Given instruction: Look below for the line containing "Recreate this object"; from there through the line containing "import math", both lines included, please set down each line exactly and nothing else.
━━━━━ Dataset content
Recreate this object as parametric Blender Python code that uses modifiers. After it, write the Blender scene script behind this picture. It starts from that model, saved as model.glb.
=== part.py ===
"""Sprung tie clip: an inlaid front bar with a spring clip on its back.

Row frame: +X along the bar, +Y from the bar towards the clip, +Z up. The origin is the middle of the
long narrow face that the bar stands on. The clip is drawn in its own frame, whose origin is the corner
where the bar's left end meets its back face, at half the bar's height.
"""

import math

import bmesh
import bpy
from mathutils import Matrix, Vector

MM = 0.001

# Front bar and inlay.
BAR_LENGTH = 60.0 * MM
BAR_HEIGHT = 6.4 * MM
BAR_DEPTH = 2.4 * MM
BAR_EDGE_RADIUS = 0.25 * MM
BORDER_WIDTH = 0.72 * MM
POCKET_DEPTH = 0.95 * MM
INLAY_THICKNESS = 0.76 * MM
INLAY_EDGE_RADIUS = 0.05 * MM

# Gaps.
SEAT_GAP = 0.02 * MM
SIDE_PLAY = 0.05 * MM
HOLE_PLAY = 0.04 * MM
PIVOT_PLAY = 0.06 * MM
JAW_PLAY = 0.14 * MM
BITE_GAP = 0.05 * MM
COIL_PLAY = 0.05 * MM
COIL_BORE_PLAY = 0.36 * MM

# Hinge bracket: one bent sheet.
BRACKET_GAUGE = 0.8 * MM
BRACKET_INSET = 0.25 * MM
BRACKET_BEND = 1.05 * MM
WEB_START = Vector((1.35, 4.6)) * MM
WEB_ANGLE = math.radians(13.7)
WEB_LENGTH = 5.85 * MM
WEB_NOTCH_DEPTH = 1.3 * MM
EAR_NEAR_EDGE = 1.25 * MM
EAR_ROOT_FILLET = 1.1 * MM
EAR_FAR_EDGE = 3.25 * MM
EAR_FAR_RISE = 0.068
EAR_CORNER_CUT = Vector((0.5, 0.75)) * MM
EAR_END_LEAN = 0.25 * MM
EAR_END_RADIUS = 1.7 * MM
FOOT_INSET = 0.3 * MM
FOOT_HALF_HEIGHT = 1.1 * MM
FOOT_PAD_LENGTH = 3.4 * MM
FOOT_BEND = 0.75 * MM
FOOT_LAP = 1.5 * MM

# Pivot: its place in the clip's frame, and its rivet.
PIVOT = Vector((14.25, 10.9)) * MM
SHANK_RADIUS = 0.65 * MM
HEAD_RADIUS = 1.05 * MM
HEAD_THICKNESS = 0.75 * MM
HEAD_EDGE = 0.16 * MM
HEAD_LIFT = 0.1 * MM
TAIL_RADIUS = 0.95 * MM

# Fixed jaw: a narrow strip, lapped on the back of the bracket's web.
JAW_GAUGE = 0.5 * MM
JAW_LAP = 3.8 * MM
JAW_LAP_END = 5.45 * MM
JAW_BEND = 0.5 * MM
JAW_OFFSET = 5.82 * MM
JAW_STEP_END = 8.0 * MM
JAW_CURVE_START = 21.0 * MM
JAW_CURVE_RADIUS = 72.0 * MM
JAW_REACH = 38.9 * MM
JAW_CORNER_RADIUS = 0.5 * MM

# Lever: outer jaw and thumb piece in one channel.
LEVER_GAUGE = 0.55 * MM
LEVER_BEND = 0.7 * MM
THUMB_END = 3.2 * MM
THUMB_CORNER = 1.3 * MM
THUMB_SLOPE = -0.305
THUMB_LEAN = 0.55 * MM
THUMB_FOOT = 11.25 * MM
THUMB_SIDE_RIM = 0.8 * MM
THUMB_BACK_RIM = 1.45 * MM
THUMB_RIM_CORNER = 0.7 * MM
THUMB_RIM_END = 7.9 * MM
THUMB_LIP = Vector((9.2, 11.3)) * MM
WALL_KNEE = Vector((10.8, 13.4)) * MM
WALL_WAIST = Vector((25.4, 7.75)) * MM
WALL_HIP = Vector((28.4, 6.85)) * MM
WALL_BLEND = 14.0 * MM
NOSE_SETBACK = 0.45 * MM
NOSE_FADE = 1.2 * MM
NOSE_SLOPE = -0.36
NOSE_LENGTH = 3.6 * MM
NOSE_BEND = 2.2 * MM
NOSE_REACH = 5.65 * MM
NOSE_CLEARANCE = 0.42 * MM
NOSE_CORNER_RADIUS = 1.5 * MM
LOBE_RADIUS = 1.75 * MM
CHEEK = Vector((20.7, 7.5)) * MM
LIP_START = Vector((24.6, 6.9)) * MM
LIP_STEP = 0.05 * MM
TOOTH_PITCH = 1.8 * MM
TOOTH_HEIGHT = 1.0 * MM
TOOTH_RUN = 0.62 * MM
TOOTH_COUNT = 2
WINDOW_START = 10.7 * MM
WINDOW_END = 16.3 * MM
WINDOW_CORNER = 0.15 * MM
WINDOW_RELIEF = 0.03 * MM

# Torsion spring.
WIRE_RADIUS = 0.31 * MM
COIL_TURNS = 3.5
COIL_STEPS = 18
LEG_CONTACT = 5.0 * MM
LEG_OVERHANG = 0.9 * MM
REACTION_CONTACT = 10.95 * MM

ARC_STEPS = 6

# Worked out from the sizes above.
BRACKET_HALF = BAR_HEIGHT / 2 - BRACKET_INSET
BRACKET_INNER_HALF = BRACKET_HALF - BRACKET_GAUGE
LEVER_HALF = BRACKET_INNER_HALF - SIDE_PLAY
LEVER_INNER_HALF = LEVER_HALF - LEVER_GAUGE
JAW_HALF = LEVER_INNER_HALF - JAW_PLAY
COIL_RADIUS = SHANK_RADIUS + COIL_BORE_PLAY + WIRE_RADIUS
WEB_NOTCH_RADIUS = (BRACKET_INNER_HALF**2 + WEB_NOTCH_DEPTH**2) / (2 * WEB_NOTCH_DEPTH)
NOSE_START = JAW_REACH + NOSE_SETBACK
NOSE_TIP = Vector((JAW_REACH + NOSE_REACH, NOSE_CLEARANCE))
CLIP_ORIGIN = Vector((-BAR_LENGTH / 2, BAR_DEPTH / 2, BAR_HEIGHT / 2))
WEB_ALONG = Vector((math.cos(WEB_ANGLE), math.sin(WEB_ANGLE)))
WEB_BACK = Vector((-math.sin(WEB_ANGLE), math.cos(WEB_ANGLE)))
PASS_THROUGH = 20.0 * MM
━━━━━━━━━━
━━━━━ Dataset content
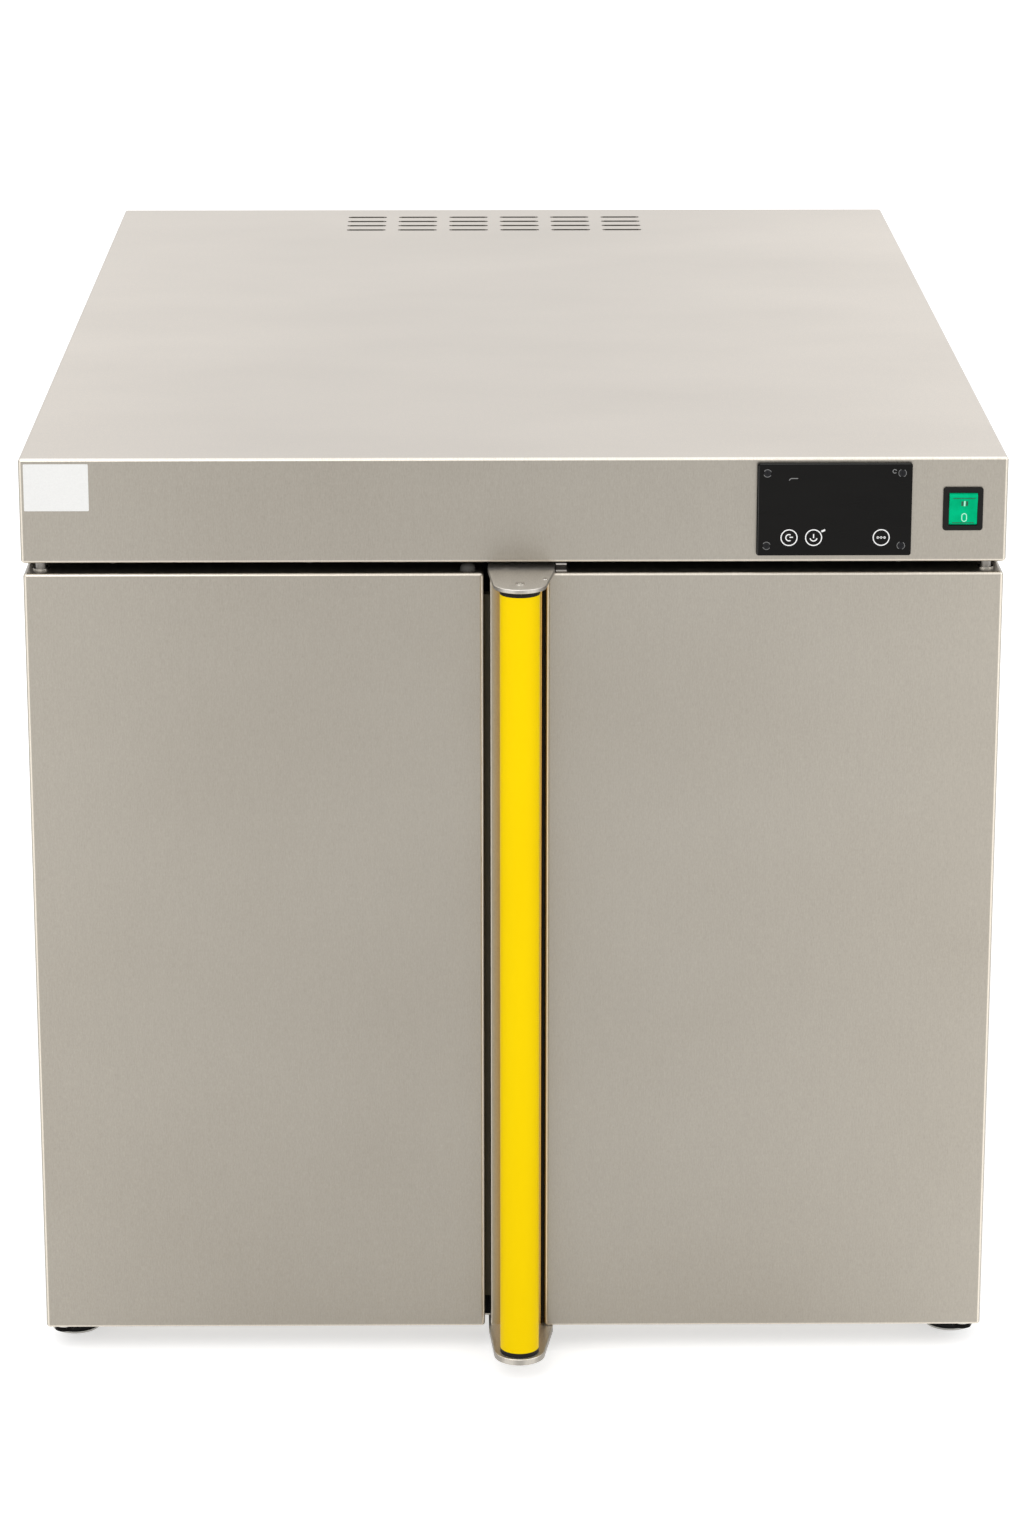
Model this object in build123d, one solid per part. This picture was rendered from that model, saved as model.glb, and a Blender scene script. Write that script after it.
━━━━━━━━━━
Problem solution:
Recreate this object as parametric Blender Python code that uses modifiers. After it, write the Blender scene script behind this picture. It starts from that model, saved as model.glb.
=== part.py ===
"""Sprung tie clip: an inlaid front bar with a spring clip on its back.

Row frame: +X along the bar, +Y from the bar towards the clip, +Z up. The origin is the middle of the
long narrow face that the bar stands on. The clip is drawn in its own frame, whose origin is the corner
where the bar's left end meets its back face, at half the bar's height.
"""

import math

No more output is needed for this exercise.